Minoxidil, drug used to stimulate hair growth has shown to increase elastin deposition in mature human tissue, revealed study published in American Journal of Physiology--Heart and Circulatory Physiology.
Arteries in young, healthy humans and other mammals stretch easily because they contain a protein called elastin. Elastin is produced only during development, however, and is slowly lost with aging. In older people, arteries stiffen as elastin is lost. Stiff arteries contribute to development of high blood pressure and significantly increase the risk of sudden death, stroke, myocardial infarction and cognitive decline. Most treatment strategies in adults aim to reduce high blood pressure. To date, no medication has been shown to increase elastin deposition in mature human tissue.
"We know that genetic conditions, such as Williams-Beuren Syndrome (WS) and supravalvar aortic stenosis (SVAS), lead to abnormally low levels of elastin in developing arteries. As a result, children with WS or SVAS have stiff, narrow arteries and high blood pressure. Like older adults, they are also at increased risk of sudden death and stroke," says co-author Michael "Mish" Shoykhet, M.D., Ph.D.
Shoykhet and a collaborator Beth A. Kozel, M.D., Ph.D., co-designed the study and co-led experiments at Washington University School of Medicine (WUSM). The research team's manuscript was finalized and published after Shoykhet joined Children's National Health System.
Minoxidil is perhaps best known for its potential to improve hair growth when applied to the skin. In a different formulation, minoxidil is sometimes prescribed orally for high blood pressure that has not responded to other medications. Earlier studies have suggested that minoxidil may increase elastin deposition even in mature tissues. The research team conducted the work in experimental models of hypertension and chronic vascular stiffness associated with WS and SVAS. They used ultrasound imaging and magnetic resonance imaging-based arterial spin labeling to gauge minoxidil's impact on vessel mechanics, carotid and cerebral blood flow, and gene expression.

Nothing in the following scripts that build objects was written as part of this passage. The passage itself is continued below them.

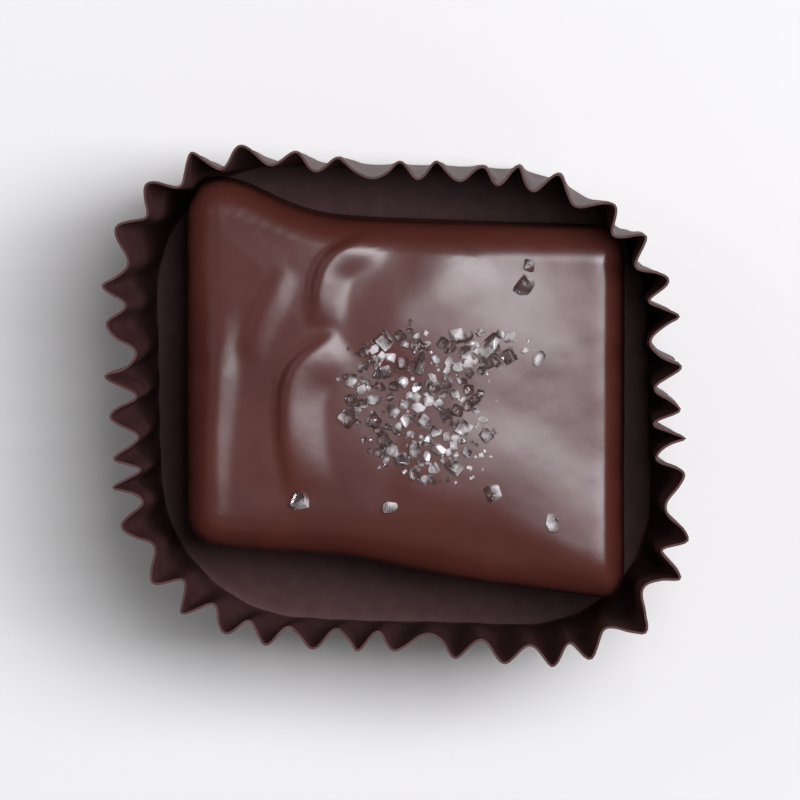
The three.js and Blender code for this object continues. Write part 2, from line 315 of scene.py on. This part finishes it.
# Dyed greaseproof paper, dense and faintly waxy: a soft sheen over a mottled dark brown.
def greaseproof_paper(name, dark, light):
    paper = new_material(name)
    place = add_node(paper, "TexCoord", {}).outputs["Object"]
    fibres = add_node(paper, "TexNoise", {"Vector": place, "Scale": 1 / (0.9 * MM), "Detail": 5.0})
    mottle = add_node(paper, "TexNoise", {"Vector": place, "Scale": 1 / (6 * MM), "Detail": 2.0})
    tone = add_node(paper, "Mix", {0: fibres.outputs["Fac"], MIX_A: colour(dark), MIX_B: colour(light)},
                    data_type="RGBA")
    rough = add_node(paper, "MapRange", {"Value": mottle.outputs["Fac"], "To Min": 0.4, "To Max": 0.56})
    bump = add_node(paper, "Bump", {"Height": fibres.outputs["Fac"], "Strength": 0.25, "Distance": 0.04 * MM})
    shader = add_node(paper, "BsdfPrincipled", {
        "Base Color": tone.outputs[MIX_RESULT], "Roughness": rough.outputs["Result"],
        "IOR": 1.5, "Specular IOR Level": 0.14, "Normal": bump.outputs["Normal"],
    })
    add_node(paper, "OutputMaterial", {"Surface": shader.outputs[0]})
    return paper


paper_cup.data.materials.append(greaseproof_paper("dyed_greaseproof_paper", "#472c2b", "#644342"))
# The cut rim is coloured lighter: partly the paper's own paler cut edge, partly a painted highlight where the
# rim catches the light.
paper_cup.data.materials.append(greaseproof_paper("cut_paper_edge_painted_highlight", "#9c8077", "#bca49a"))
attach(paper_cup, "root")
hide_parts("paper_cup")


# The caramel in its coating.
# A cut block of soft caramel, run through dark chocolate: the coating rounds the edges,
# bulges the sides, spreads into a thin foot and sets in ripples on top.

PIECE_CENTRE = Vector((0.4 * MM, 0.75 * MM, FLOOR_TOP))
PIECE_HEIGHT = 15 * MM
HALF_LENGTH = 13.45 * MM
HALF_WIDTH = 11.1 * MM
EDGE_RADIUS = 1.8 * MM
RIGHT_EDGE_SHARE = 0.68
FOOT_RADIUS = 0.7 * MM
CUT_SPACING = 1.05 * MM
CUT_MARGIN = 0.3 * MM                     # between the last cut and the rounded edge
SIDE_LEVELS = (1.3, 2.6, 4.6, 6.8, 9.2, 11.4)
CROWN = 0.55 * MM
CROWN_CENTRE = 4 * MM                     # the part of the top that is raised in full
CROWN_REACH = 10 * MM
SIDE_BULGE = 0.35 * MM
FOOT_INSET = 0.55 * MM
FOOT_SPREAD = {"reach": 0.45 * MM, "height": 1.3 * MM}
FAR_SIDE = {"at": 10.5, "slant": -0.45, "swell": 2.2, "swell_at": -0.85, "spread": 0.3}
NEAR_SIDE = {"at": -11.25, "slant": -1.75, "swell": 0.5, "swell_at": -0.28, "spread": 0.35}
TOUCH = 0.01 * MM                         # closer than this counts as the same place

start_primitive()
bpy.ops.mesh.primitive_cube_add(size=2)
chocolate = bpy.context.object
chocolate.name = "dark_chocolate_coating"
chocolate.scale = (HALF_LENGTH, HALF_WIDTH, PIECE_HEIGHT / 2)
chocolate.location = (0, 0, PIECE_HEIGHT / 2)
settle(chocolate)

# The block is cut across and along between the edges that get rounded.
edit(chocolate)
for axis, half in ((0, HALF_LENGTH), (1, HALF_WIDTH)):
    room = half - EDGE_RADIUS - CUT_MARGIN
    cuts = round(2 * room / CUT_SPACING)
    normal = Vector((axis == 0, axis == 1, 0))
    for k in range(cuts + 1):
        bpy.ops.mesh.select_all(action="SELECT")
        bpy.ops.mesh.bisect(plane_co=normal * mix(-room, room, k / cuts), plane_no=normal)
for level in SIDE_LEVELS:
    bpy.ops.mesh.select_all(action="SELECT")
    bpy.ops.mesh.bisect(plane_co=(0, 0, level * MM), plane_no=(0, 0, 1))


# Upright and upper edges are rounded in one go, so that they meet in round corners.
def on_corner(edge):
    """Upright edges between two sides."""
    return all(
        abs(abs(point.co.x) - HALF_LENGTH) < TOUCH and abs(abs(point.co.y) - HALF_WIDTH) < TOUCH
        for point in edge.verts
    )


def between(edge, first, second):
    """Edges between a face that looks one way and a face that looks the other way."""
    looks = [face.normal for face in edge.link_faces]
    return any(look.dot(Vector(first)) > 0.9 for look in looks) and any(second(look) for look in looks)


select(chocolate, "EDGE", lambda edge: on_corner(edge) or between(edge, (0, 0, 1), lambda look: look.z < 0.1))
bpy.ops.mesh.bevel(offset=EDGE_RADIUS, segments=5, affect="EDGES")
select(chocolate, "EDGE", lambda edge: between(edge, (0, 0, -1), lambda look: look.z > -0.1))
bpy.ops.mesh.bevel(offset=FOOT_RADIUS, segments=3, affect="EDGES")

# The right end is rounded over a shorter way than the other sides.
select(chocolate, "VERT", lambda point: point.co.x > HALF_LENGTH - EDGE_RADIUS - TOUCH)
bpy.ops.transform.resize(value=(RIGHT_EDGE_SHARE, 1, 1), center_override=(HALF_LENGTH, 0, 0))


# Seen from above, the far side flares out at its left corner and the near one slants.
def side_at(side, u):
    swell = side["swell"] * math.exp(-((u - side["swell_at"]) / side["spread"]) ** 2)
    return (side["at"] + side["slant"] * u + swell) * MM


def stations(piece, axis):
    """The places along one axis at which a piece in edit mode has points, counted in touches."""
    return sorted({round(point.co[axis] / TOUCH) for point in bmesh.from_edit_mesh(piece.data).verts})


for station in stations(chocolate, 0):
    near, far = (side_at(side, station * TOUCH / HALF_LENGTH) for side in (NEAR_SIDE, FAR_SIDE))
    select(chocolate, "VERT", lambda point: round(point.co.x / TOUCH) == station)
    bpy.ops.transform.resize(value=(1, (far - near) / (2 * HALF_WIDTH), 1), center_override=(0, 0, 0))
    bpy.ops.transform.translate(value=(0, (far + near) / 2, 0))


# The sides bulge, draw in below and spread again at the foot.
def side_reach(height):
    share = height / PIECE_HEIGHT
    foot = max(0, 1 - (height / FOOT_SPREAD["height"]) ** 2) ** 2
    bulge = SIDE_BULGE * (math.sin(math.pi * share) - 1) - FOOT_INSET * (1 - share) ** 2
    return bulge + FOOT_SPREAD["reach"] * foot


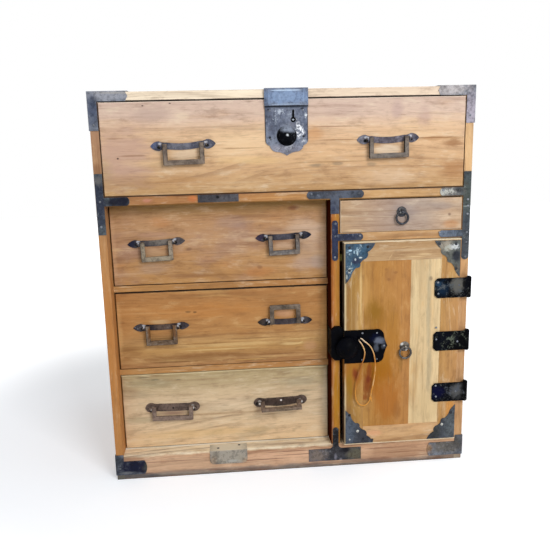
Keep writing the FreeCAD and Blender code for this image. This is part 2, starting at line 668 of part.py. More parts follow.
carry = {"left": side_handle(-1), "right": side_handle(1)}
sides[0] = sides[0].cut(carry["left"]["holes"])
sides[1] = sides[1].cut(carry["right"]["holes"])
save("carry_handle_irons", *(carry["left"]["irons"] + carry["right"]["irons"]))
for side in ("left", "right"):
    save("carry_bail_" + side, carry[side]["bail"])

# Cupboard door


def door_frame():
    """Two stiles and two tenoned rails, grooved for the panel boards."""
    back = DOOR_Y + DOOR_T
    x_in0, x_in1 = DOOR_X0 + STILE_W, DOOR_X1 - STILE_W
    z_in0, z_in1 = DOOR_Z0 + DOOR_RAIL_W, DOOR_Z1 - DOOR_RAIL_W
    stiles = [
        box(DOOR_X0, x_in0, DOOR_Y, back, DOOR_Z0, DOOR_Z1),
        box(x_in1, DOOR_X1, DOOR_Y, back, DOOR_Z0, DOOR_Z1),
    ]
    stiles[0] = rounded(stiles[0], DOOR_EDGE_R, lambda edge: edge_at(edge, DOOR_X0))
    stiles[1] = rounded(stiles[1], DOOR_EDGE_R, lambda edge: edge_at(edge, DOOR_X1))
    third = DOOR_T / 3
    rails = []
    for z0, z1 in ((DOOR_Z0, z_in0), (z_in1, DOOR_Z1)):
        rail = box(x_in0, x_in1, DOOR_Y, back, z0, z1)
        tenon = box(
            x_in0 - DOOR_TENON, x_in1 + DOOR_TENON, DOOR_Y + third, back - third,
            z0 + third, z1 - third,
        )
        rails.append(rail.fuse(tenon))
    stiles = [stile.cut(rails) for stile in stiles]
    y_panel = DOOR_Y + PANEL_SINK
    x_split = x_in1 - PALE_BOARD_W
    boards = [
        panel_board(x_in0, x_split, z_in0, z_in1, y_panel, -1),
        panel_board(x_split, x_in1, z_in0, z_in1, y_panel, 1),
    ]
    stiles = [stile.cut(boards) for stile in stiles]
    rails = [rail.cut(boards) for rail in rails]
    return stiles, rails, boards


def edge_at(edge, x):
    """An outer front arris of the door at that side."""
    return all(abs(p.X - x) < 1e-6 and abs(p.Y - DOOR_Y) < 1e-6 for p in edge.Vertexes)


def panel_board(x0, x1, z0, z1, y, outer):
    """Panel board whose tongue runs in the frame's groove on three sides."""
    tongue_x0 = x0 - PANEL_TONGUE if outer < 0 else x0
    tongue_x1 = x1 + PANEL_TONGUE if outer > 0 else x1
    face = box(x0, x1, y, y + PANEL_T, z0, z1)
    tongue = box(
        tongue_x0, tongue_x1, y + PANEL_T / 3, y + PANEL_T,
        z0 - PANEL_TONGUE, z1 + PANEL_TONGUE,
    )
    return face.fuse(tongue).removeSplitter()


def corner_iron(x, z, along_x, along_z):
    """Cusped triangle at a door corner; along_x and along_z are signed lengths."""
    def at(u, w):
        return (x + u * along_x, z + w * along_z)
    steps = [
        at(0, 0), at(1, 0),
        (at(0.90, 0.13), at(0.75, 0.22)),
        (at(0.745, 0.33), at(0.66, 0.39)),
        (at(0.57, 0.43), at(0.50, 0.50)),
        (at(0.485, 0.575), at(0.37, 0.60)),
        (at(0.27, 0.68), at(0.19, 0.82)),
        (at(0.10, 0.92), at(0, 1)),
    ]
    return sheet(steps, DOOR_Y, DOOR_IRON_T)


def door_leaf(z):
    """Strap on the door that reaches past the case's edge, with the two outer knuckles."""
    x0 = HINGE_X - HINGE_LEAF
    z0, z1 = z - HINGE_H / 2, z + HINGE_H / 2
    steps = [
        (HINGE_X, z0), (HINGE_X, z1), (x0 + HINGE_CUT, z1), (x0, z1 - HINGE_CUT),
        (x0, z0 + HINGE_CUT), (x0 + HINGE_CUT, z0),
    ]
    leaf = sheet(steps, DOOR_Y, HINGE_T)
    third = HINGE_H / 3
    knuckles = [barrel(z0, third - HINGE_GAP), barrel(z1 - third + HINGE_GAP, third - HINGE_GAP)]
    middle = barrel(z - third / 2 - HINGE_GAP, third + 2 * HINGE_GAP, HINGE_BARREL_R + HINGE_GAP)
    return leaf.cut(middle).fuse(knuckles).cut(pin_hole(z0)).removeSplitter()


def case_leaf(z):
    """Case leaf: middle knuckle on a tongue of the strap along the outside of the case."""
    z0, z1 = z - HINGE_H / 2, z + HINGE_H / 2
    third = HINGE_H / 3
    strap = box(X_RIGHT, X_RIGHT + HINGE_T, Y_FRONT, Y_FRONT + HINGE_WRAP, z0, z1)
    tongue = box(X_RIGHT, X_RIGHT + HINGE_T, HINGE_Y, Y_FRONT, z0 + third, z1 - third)
    leaf = strap.fuse([tongue, barrel(z0 + third, third)])
    return leaf.cut(pin_hole(z0)).removeSplitter()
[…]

The treatment group in the study received 20 mg of minoxidil per kg daily via their drinking water, from the time they were weaned to 3 months of age. A second treatment group also received minoxidil for three months but was analyzed at 4 months of age, one month after the drug was discontinued. For the gene expression experiments, the preclinical models received minoxidil for two weeks. "Minoxidil not only lowered blood pressure, but also increased arterial diameter and restored carotid and cerebral blood flow. Minoxidil also reduced functional arterial stiffness and increased arterial elastin content," Dr. Shoykhet says. "Equally important, these beneficial changes persisted weeks after the drug was no longer in the bloodstream. The sustained improvements and the increased elastin gene expression suggest that minoxidil treatment may help remodel stiff arteries. Such remodeling may benefit humans whose elastin insufficiency is due to either advanced age or genetic conditions." The study team notes that additional clinical studies are needed to confirm changes in blood flow to end organs in humans and to evaluate blood-flow differences in other key vascular beds impacted by elastin insufficiency, such as in the heart, kidneys, lungs and gut.